Leunora Salihu


Es ist nicht leicht, sich auf dem eng abgesteckten und intensiv
bearbeiteten Feld klassischer Skulptur zu bewegen. Hier gelingt
es. Ganz offensichtlich beschäftigen die Künstlerin traditionelle
Themen der Bildhauerei: eine konstruktive Herangehensweise
beim Aufbau der Skulpturen, eine materialgerechte Bearbeitung,
die aus dem Material entwickelte Farbtonpalette, die Auseinandersetzung mit Raum und Umraum und vor allem die Behandlung der Skulptur-Sockel-Problematik. Im Falle von Leunora Salihu, als ehemalige Meisterschülerin von Tony Cragg, kommt zudem die Notwendigkeit hinzu, eine Position zu entwickeln, die sich
dezidiert von der allpräsenten Sprache des ehemaligen Lehrers
unterscheidet.
In den letzten drei Jahren hat die Künstlerin eine erstaunliche
Werkproduktion vorgelegt. 2010 entstand "Tube End"; ihre bisher
größte Skulptur, temporär für den Moltkeplatz in Essen entwickelt,
die das ganze Repertoire möglicher Entwicklungsfelder und die künstlerische Entschlossenheit von Salihu erahnen lässt.

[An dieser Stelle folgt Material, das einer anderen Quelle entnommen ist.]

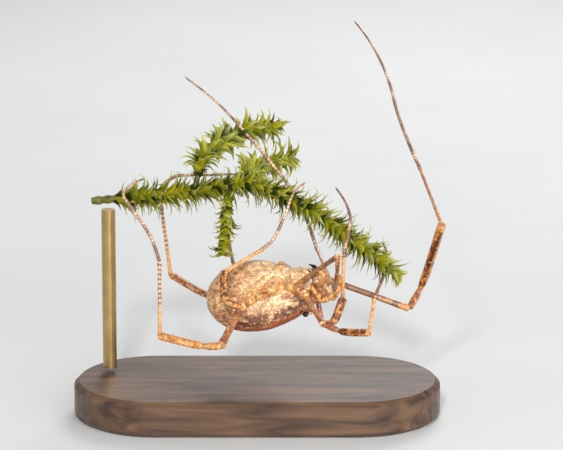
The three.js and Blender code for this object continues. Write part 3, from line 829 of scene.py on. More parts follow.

Dieses ungewöhnliche Gebilde, das zwischen einem biologischen
Organismus und technischer Anlage oszillierte, schien zu rattern
und zu knattern und förmlich in der Lage wie ein neuzeitlicher
Lindwurm über den Platz zu fegen, wäre es nicht mittels eines
langen Rohres mit dem Bodengrund verhaftet. Modulare, handwerklich seriell gefertigte Elemente zu Formschichtungen zu verbinden, so könnte man das Arbeitsprinzip von Leunora Salihu umschreiben, das sie mit unterschiedlichsten Materialien (Holz, Gips, Ton) und in verschiedenen Dimensionen bewältigt. Sie erklären die Dynamik und Leichtigkeit ihrer massiven Skulpturen. Doch sagt dieses nur wenig über den Erfindungsreichtum ihrer Formfindungen. Ihre aus unzähligen Tonscheiben zusammengesetzten Raumkörper wurden mit Korbgeflechten, Insektennestern und Lüftungsapparaten verglichen. Die unauflösbare Verknüpfung der Formen mit ihren Sockelelementen schafft vielschichtige Assoziationsfelder zur Architektur, zu Möbeln und zum Design. Bisweilen erinnern Skulpturen an surreale und literarische Kontexte. Mit einer schieren Selbstverständlichkeit ist Alltagswelt in die Skulpturen eingeschmolzen, die zu Kontaktflächen zur Umwelt werden. Von einer unmittelbaren Vertrautheit angelockt, wird das faszinierende Spiel genauer Betrachtung erst beim zweiten Blick beginnen.